The Name of the Wind by Patrick Rothfuss

I finished this book last week and was struck by this quote. We all become what we pretend to be. If I pretend to be someone I don’t necessarily want to be (i.e. to impress a boss or a friend or to get ahead at my job or to get my way), this idea suggests that enough pretending may turn me into the very person I don’t want to be. On the other hand, if I pretend to be someone I do want to be (i.e. successful even if I’m not actually there yet or vegetarian even if I like meat), presumably I will eventually become just that. The concept also struck me because I know plenty of people who don’t like what they do for a living. They feel like it’s a way to collect a paycheck, but beyond that, they are really unhappy with their profession. Does this mean that they become unhappy? That the profession becomes a part of them no matter how they try to avoid it?
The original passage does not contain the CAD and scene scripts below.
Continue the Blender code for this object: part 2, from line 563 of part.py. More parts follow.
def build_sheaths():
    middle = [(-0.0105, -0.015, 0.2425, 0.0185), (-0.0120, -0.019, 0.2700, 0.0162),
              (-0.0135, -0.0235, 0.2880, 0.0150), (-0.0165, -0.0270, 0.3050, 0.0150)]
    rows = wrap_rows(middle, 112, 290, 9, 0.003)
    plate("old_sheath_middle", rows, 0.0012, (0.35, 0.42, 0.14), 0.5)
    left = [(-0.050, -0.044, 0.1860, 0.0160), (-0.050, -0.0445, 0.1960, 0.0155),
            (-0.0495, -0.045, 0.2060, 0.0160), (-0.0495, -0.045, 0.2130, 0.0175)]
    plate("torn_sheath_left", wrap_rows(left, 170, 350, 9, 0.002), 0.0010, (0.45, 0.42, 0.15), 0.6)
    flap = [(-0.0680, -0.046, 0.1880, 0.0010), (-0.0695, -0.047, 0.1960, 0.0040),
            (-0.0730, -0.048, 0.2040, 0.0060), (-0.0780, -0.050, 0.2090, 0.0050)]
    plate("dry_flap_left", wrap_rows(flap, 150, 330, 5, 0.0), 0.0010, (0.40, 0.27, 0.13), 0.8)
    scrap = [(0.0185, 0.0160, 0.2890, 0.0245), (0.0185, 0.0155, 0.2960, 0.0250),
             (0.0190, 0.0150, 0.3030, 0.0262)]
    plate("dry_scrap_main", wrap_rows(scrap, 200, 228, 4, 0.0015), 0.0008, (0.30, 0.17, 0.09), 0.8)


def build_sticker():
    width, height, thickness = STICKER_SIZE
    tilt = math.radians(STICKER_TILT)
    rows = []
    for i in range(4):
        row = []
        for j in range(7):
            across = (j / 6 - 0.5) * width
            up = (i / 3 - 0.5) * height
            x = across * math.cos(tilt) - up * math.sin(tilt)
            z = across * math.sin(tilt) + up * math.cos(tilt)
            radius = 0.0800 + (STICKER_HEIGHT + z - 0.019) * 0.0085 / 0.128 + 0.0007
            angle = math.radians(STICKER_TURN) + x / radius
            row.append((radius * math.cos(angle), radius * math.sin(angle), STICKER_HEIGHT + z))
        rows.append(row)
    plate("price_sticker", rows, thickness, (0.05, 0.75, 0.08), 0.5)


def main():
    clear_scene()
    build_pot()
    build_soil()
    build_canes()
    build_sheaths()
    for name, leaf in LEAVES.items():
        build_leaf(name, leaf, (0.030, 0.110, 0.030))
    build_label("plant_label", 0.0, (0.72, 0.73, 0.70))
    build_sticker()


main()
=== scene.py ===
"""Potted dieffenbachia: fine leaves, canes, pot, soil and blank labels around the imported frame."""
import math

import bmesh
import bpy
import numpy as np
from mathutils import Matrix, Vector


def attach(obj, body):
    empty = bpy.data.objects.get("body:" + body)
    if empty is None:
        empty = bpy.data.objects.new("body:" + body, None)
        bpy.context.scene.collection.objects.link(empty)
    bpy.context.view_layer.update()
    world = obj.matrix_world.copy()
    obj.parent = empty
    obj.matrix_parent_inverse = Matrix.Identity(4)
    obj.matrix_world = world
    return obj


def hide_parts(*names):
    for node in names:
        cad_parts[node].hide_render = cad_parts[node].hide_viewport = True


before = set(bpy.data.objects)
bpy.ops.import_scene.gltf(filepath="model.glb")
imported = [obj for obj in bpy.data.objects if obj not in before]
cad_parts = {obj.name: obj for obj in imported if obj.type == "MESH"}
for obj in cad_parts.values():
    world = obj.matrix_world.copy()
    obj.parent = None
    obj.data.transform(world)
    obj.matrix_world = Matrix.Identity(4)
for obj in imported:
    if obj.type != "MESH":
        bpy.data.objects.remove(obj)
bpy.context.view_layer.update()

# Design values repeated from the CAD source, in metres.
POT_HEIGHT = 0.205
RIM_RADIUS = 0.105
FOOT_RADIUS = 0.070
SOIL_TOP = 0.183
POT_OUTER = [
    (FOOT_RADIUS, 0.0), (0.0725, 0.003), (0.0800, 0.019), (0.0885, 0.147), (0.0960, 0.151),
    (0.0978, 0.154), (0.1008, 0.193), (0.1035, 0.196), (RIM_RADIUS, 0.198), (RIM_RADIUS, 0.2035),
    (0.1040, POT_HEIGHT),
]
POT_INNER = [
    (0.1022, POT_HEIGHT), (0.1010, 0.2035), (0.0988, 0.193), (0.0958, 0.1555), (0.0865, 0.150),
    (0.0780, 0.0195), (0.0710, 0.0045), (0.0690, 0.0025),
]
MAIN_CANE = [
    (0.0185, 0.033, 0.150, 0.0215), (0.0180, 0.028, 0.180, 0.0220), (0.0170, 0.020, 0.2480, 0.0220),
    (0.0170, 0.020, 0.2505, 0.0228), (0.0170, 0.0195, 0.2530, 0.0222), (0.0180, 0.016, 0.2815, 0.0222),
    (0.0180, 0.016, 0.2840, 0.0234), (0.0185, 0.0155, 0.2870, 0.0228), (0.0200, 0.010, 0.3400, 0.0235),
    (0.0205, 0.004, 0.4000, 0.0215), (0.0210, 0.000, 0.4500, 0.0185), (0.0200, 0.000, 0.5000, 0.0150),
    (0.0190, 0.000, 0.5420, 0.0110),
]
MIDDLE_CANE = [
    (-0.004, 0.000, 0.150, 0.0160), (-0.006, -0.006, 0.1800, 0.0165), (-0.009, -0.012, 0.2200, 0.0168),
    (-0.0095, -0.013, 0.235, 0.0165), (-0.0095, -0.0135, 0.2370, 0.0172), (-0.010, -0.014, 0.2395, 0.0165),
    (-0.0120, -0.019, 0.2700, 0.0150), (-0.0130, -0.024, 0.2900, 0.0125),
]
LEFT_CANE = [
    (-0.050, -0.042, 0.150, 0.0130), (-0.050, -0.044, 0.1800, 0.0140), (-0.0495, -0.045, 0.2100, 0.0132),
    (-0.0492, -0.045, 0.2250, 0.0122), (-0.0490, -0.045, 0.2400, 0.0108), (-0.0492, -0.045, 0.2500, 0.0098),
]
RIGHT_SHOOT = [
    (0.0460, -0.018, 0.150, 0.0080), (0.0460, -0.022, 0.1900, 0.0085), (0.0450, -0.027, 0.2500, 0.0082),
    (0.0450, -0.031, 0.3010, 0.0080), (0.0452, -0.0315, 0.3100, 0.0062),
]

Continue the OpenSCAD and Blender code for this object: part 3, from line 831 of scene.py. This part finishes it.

What about success or happiness? Does wearing a mask of happiness over time cause you to be happy? Either way, I think it’s a great point on how important it is to be true to yourself and to always, with others or alone, work towards being the person you want to be.

Today is day 6 of 60 days of yoga – 10% down! The classes don’t seem like vigorous exercise, but I have been sleeping like I’m in a coma. Seriously. After 8 or 9 hours of sleep I can hardly get myself out of bed. I really like doing this project. It’s strange having this activity that I have to do every single day, but it also feels good to challenge myself to keep up with it and to challenge my body in such new ways. I have definitely done yoga before – DVDs, at the gym, at a studio. But I’ve never done it regularly. Another benefit I’ve noticed is that I’m thinking more clearly. Maybe I should say I’m able to focus more. The yoga combined with the new year has made me think about what’s important in my life. It’s starting to put a lot in perspective. I like it.

I began with a quote, and I’ll leave you with a quote from one of my favorite renaissance men:

“The greater danger is not that our hopes are too high and we fail to reach them, it’s that our hopes are too low and we do.”


Jessica O.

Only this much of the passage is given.